Comparisons between Sania and Saina are unavoidable – they have so many things in common. Striking similarity in name, both are based from Hyderabad, both burst in to the scene as teenage sensations, played and achieved international success in a game that hardly had a serious following among girls those days, ended up as role models and inspiration for countless young girls. But the similarities have to end somewhere. And they do. But, as much as the comparison between them seem unavoidable, it is unnecessary. They are certainly not in a race to outdo each other. Better performance from one cannot and should not undermine the performance of the other.  I think we should just enjoy and appreciate the performances and achievements of both these talented people instead of pitting one against the other.

As far as the second image goes, I must first admit that I don’t wear my traditional attire anytime other than when there is some function at home. And all the people whom I know are similar. So I don’t understand the big deal that is attempted to be made about in the image. There is no certainty when they were shot, where they were shot, what was the occasion – the list of uncertainties would be endless. Anyway, what she chooses to wear is nobody’s business but hers alone. What she wears is not offensive by any standards. One may not approve of it, but then many others may not approve of what that oneself is wearing. So, what is the purpose of all these images except trying to be disrespectful towards her? And, by the way, what else does one expect her to wear while playing the game?

Let us move aside from these silly images and focus on what she has done on the tennis court so far. For beginners, Sania’s achievements are definitely staggering, appreciable, and make her a personality to respect. Let’s take a look at some of the things she has accomplished so far:

  • She is the highest ranked female tennis player from India, ever.
  • She is the first Indian woman to be seeded in a Grand Slam (and to the best of my knowledge, maybe the only one so far – please correct me if I am wrong).
  • She got up to the 4th round of US Open in 2005.
  • She won the 2003 Wimbledon Girls Doubles title.
  • She is the first Indian to win a WTA tour title of any kind.
  • She is the only Indian woman to have won a Grand Slam. She has won 2 Grand Slam Mixed Doubles titles – 2009 Australian Open and 2012 French Open. She was also the finalist on two more occasions – 2008 Australian Open Mixed Doubles & 2011 French Open Ladies Doubles.
  • She was named the WTA newcomer of the year in 2005. Some prominent stars who were at some point of their careers named the newcomer of the year, include, Caroline Wozniacki, Maria Sharapova, Kim Clijsters, Serena and Venus Williams, Martina Hingis, Jennifer Capriati, Gabriela Sabatini and more such stars.
  • She has wins over Martina Hingis [former World No. 1 and winner of five Grand Slam singles titles], Svetlana Kuznetsova [former World No. 2 and winner of two Grand Slam singles titles. Kuznetsova was the reigning US Open Champion when Sania beat her early 2005] and Dania Safina [former World No. 1] among others. What does that mean? It is like me winning some cases against Ram Jethmalani, Harish Salve and Soli Sorabjee. May be just one, but wouldn’t that be enough for most?
  • She was awarded the Arjuna Award in 2004 and Padma Shri in 2006.

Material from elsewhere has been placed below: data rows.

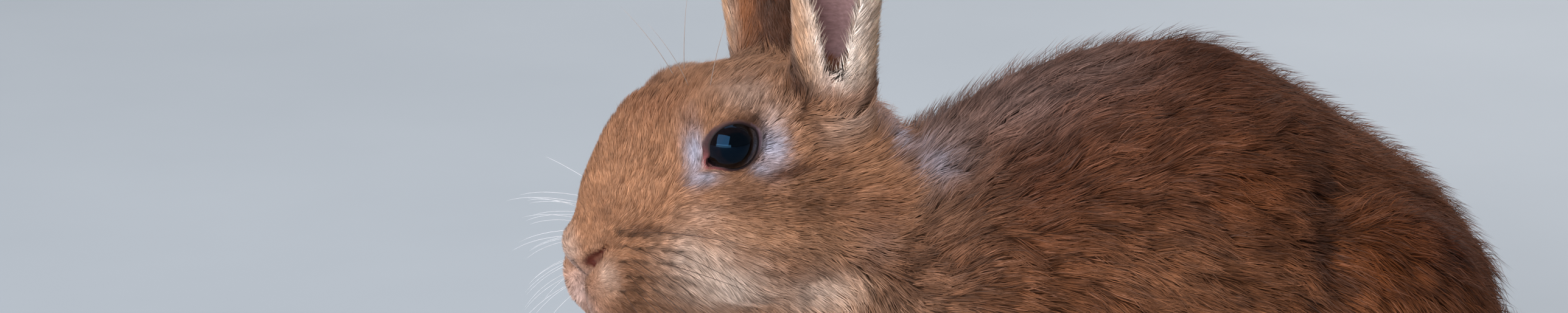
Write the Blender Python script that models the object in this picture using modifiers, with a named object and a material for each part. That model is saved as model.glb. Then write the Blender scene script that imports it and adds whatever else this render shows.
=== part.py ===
"""A crouching domestic rabbit, life size, as a still museum model.

The body is one soft form, blended from lofts and ellipsoids, that reaches out to the tips of the coat.
Thin cuts then part it into head, neck, trunk, tail and legs. The ears and the eyes are made on their own.

Lengths are in millimetres and are scaled to metres when a mesh is made. The rabbit faces -X, its left side
is -Y, and it stands on Z = 0. The head is modelled in its own frame, whose origin lies midway between
the eyes, and is then turned a little to the left.
"""

import math

import bmesh
import bpy
from mathutils import Euler, Matrix, Vector

MM = 0.001

# Head: where its frame stands on the body, and how far it turns to the left.
HEAD_PLACE = Vector((0.0, -6.0, 125.0))
HEAD_TURN = math.radians(10.0)

# Eyes, in the head's frame.
EYE_RADIUS = 8.3
EYE_OUT = 17.4
EYE_CLEARANCE = 0.3
EYE_SEGMENTS = 12

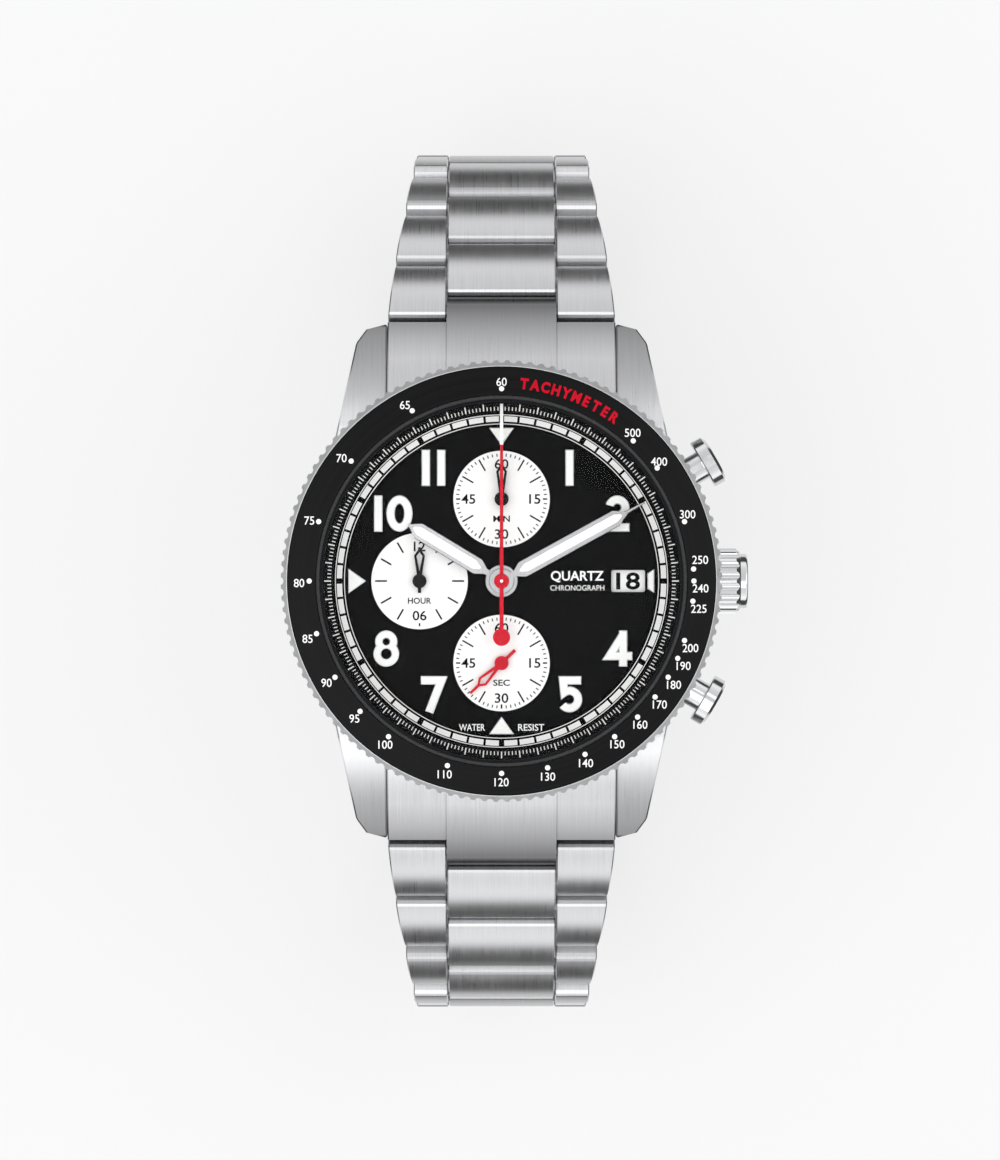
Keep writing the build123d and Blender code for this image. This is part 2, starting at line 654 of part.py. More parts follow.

Take a look at the list above. They include some which no other Indian woman has ever achieved. None from your family and mine. None by me or you. Definitely not in tennis, and most likely, not in our own fields as well. And that, undoubtedly, calls for respect. Yet some appear to be disrespectful to her and her achievements? Why? Maybe they think she didn’t achieve her full potential. Maybe they don’t approve some of her actions off the field. But that surely doesn’t call for any disrespect towards her.

It might appear to some that maybe she didn’t justify her full potential. I might be one of them. But that shouldn’t take anything away from all the good work that she has done. If there was any such failure, it would surely hurt her the most. More than all of us. And if any of her actions do not have the approval of some, let’s remember, she doesn’t need one to begin with. She doesn’t need approval from you and me for whatever she does. And, she hasn’t broken any rule or law or authority. She played by the rules and none of her achievements listed above came by way of any special treatment to her. Instead, they all came on the back of hard work and performance.

It would appear to me that Sania Mirza has, for most part of time, appeared to be, has been, and behaved like someone of her age. She didn’t attempt to exhibit maturity beyond her years. While that should be no fault, guess some mature men couldn’t accept that. Maybe they had higher expectations, but that cannot be her fault. And surely, that doesn’t warrant any disrespect towards her.

It is only when you see the effort that went behind any achievement that you will truly be able to appreciate the magnitude of that achievement. Take into consideration the cultural background that she came from, the state in which Indian Women’s tennis was at the time she came on stage (and the stage it is in even today), maybe lack of adequate coaching facilities during her formative years, and many more such factors, and you may have a glimpse of the effort that went behind all her achievements.

The purpose of this post is only to reflect upon how I think we, as a society, are often straying into a dangerous habit of getting disrespectful and abusive towards other individuals, without properly appreciating facts or giving due consideration to their situation and circumstances. The post is only an attempt to share that view through the example of Sania Mirza. I must admit that I am no big fan of her. I may not personally endorse or agree upon all that she says or does. And I may disagree with her views on more than a few things. But I do respect her. For all her achievements, for her effort and for her success. And, anything less than that might be totally inappropriate.